Happy New Year???

Traveling with my best friend.......

Airports….either the happiest place to be, or the most depressing.  I think of where I was at mentally just over two weeks ago.  Sitting in several airports on too many layovers after too many hours of flying, but so excited to go home.  Now I sit here waiting to start the long flight back to the sandbox.  (By the way….I suppose there is something quite poetic about flying on New Year’s Eve- but at the moment, I wonder what I was thinking in booking this flight?!) I reread the blog I wrote the first time I was at this airport getting ready to go to Abu Dhabi for the first time.  There was so much pain when I wrote that.  You would think after doing this several times, it would get easier to leave.  Instead, it seems to get more difficult.  There was a point this morning, just after getting my boarding pass and saying my sad good-bye to my husband that I thought, “what if I don’t get on this plane?”  In fact, I am still sitting here at my gate wondering if it’s too late to run far away from this airport and back to our home.  This airport, that held such excitement just a mere two weeks ago, now just feels cold and quiet.
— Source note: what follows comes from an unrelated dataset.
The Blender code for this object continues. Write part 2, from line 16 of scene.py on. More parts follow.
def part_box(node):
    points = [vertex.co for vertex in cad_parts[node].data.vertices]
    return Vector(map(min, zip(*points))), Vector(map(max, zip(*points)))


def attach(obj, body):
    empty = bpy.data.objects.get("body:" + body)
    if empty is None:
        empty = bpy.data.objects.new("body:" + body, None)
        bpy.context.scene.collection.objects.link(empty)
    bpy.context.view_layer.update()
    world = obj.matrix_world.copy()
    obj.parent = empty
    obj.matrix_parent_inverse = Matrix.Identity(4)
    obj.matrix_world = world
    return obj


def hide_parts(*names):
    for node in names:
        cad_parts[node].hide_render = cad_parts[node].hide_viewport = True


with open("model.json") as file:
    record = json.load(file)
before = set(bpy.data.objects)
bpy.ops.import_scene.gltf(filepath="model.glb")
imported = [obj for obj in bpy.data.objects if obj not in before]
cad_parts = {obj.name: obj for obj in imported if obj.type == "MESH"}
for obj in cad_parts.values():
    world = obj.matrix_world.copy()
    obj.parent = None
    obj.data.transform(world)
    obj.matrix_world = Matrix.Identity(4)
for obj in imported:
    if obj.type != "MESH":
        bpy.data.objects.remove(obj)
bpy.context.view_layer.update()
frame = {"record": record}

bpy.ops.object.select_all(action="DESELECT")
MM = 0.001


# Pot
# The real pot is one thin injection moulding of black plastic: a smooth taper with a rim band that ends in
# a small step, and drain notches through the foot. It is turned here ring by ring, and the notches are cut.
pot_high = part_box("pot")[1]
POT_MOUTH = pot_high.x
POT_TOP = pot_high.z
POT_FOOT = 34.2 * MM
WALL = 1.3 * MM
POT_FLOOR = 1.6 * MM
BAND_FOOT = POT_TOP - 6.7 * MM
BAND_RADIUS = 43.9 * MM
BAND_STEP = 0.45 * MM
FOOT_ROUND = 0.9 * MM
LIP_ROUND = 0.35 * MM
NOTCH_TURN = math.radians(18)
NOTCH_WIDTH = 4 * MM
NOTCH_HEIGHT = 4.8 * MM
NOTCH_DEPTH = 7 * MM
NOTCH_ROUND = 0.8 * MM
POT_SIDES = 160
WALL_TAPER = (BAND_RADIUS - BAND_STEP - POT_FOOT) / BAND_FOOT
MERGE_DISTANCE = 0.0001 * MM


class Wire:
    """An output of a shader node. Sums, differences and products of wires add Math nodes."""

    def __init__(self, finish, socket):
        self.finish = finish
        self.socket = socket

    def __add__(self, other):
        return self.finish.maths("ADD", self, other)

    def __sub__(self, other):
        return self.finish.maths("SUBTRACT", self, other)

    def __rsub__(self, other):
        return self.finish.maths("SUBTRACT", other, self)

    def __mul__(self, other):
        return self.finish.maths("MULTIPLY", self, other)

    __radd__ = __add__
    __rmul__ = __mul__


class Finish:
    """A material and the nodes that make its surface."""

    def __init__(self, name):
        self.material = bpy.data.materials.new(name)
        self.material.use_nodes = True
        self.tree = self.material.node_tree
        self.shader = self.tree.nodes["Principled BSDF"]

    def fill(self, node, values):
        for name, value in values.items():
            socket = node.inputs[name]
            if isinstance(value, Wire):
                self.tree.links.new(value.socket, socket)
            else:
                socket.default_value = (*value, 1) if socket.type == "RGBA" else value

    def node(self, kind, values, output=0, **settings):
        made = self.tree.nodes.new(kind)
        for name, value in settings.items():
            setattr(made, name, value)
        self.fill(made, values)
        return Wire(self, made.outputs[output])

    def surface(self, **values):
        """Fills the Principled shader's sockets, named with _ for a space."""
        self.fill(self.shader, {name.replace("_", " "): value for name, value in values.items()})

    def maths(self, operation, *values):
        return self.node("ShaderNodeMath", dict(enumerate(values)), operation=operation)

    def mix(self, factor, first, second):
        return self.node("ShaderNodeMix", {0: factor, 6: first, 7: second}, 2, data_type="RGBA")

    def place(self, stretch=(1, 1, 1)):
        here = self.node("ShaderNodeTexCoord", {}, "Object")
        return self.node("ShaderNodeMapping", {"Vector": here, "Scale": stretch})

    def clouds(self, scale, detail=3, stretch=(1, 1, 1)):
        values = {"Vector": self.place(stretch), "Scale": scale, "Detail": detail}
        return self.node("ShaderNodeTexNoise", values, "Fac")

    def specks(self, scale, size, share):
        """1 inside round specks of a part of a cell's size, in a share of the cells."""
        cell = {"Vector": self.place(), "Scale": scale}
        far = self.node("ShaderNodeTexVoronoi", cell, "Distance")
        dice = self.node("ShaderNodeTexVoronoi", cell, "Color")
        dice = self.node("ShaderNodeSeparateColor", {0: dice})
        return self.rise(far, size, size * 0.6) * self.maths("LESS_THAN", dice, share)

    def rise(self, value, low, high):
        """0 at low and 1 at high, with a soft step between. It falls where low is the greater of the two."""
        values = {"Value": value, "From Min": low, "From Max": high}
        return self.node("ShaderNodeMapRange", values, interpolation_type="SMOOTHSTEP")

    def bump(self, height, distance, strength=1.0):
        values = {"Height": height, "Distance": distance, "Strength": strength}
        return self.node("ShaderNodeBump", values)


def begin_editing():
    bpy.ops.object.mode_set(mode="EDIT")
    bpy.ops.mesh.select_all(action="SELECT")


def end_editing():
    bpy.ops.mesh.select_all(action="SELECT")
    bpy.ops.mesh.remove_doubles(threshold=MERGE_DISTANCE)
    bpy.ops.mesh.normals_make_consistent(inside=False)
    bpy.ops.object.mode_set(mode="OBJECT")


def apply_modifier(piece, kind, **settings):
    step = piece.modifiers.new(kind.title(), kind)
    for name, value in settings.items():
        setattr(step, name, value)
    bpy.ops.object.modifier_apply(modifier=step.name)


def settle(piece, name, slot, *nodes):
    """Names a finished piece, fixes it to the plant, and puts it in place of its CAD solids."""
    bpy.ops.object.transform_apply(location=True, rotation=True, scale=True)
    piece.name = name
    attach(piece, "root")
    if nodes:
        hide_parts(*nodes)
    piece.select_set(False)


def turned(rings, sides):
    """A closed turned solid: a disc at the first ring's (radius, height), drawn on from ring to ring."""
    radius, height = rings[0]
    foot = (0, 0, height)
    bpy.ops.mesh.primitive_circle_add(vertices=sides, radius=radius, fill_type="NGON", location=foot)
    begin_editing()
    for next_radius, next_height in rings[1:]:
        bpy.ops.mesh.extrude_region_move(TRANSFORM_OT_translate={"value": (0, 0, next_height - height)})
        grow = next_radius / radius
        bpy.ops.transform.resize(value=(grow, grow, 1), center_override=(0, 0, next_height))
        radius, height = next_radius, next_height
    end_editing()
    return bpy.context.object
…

I know I’m whining, and I know there is a silver lining in all of this.  But it wouldn’t be very authentic if I only wrote about the shiny happy times in this blog.  It wouldn’t be fair to omit the challenges that come with this journey.  Anyone reading this that is considering working abroad needs to know that it is NOT EASY.  Anyone reading this that is going through the same thing needs to know that they are not alone.

Now to not be a complete Debbie Downer on New Year’s Eve……

When I next land, it will be a new year.  2014.  The year that I come home for good.  Also, I am very blessed to feel so heartbroken at separation after 18 years of marriage.  This says something!  Finally, I have received such positive feedback from so many of you.  So many kind words.  You have no idea how much they fuel me through times like this.  These things are what get me back on the plane.  These things are what keep me “sane.”  These things get me through the sad airport trips.

Thank you for listening to my rants.  Have a wonderful New Year!

6 thoughts on “Happy New Year???

  1. Thanks, Ali. Know each parting brings pangs of sadness and a different kind of loneliness. You fortunately understand that these feelings will abate in intensity over time as you return to routines in “the sandbox!”… Thinking of you and Scott and family and wish you all a healthy, and happy 2014!!!

  2. No, you’re not being Debbie Downer. I understand where you’re coming from, from personal experience. Brings back some painful memories. Seriously. But I was lucky to find a friend like Gene despite his strange foreign ways. Truth is, I’ve never met anyone as dedicated to raising their strength and consciousness as you. Bon Voyage and Happy New Year, Ali! I’ll see you both before the next one-

  3. I am so sorry to hear that you were having such a hard time changing gears. Every time I leave I still have the same feeling. I always just think about how I am building strength of character every time I go through it. You, my friend, have great strength of character.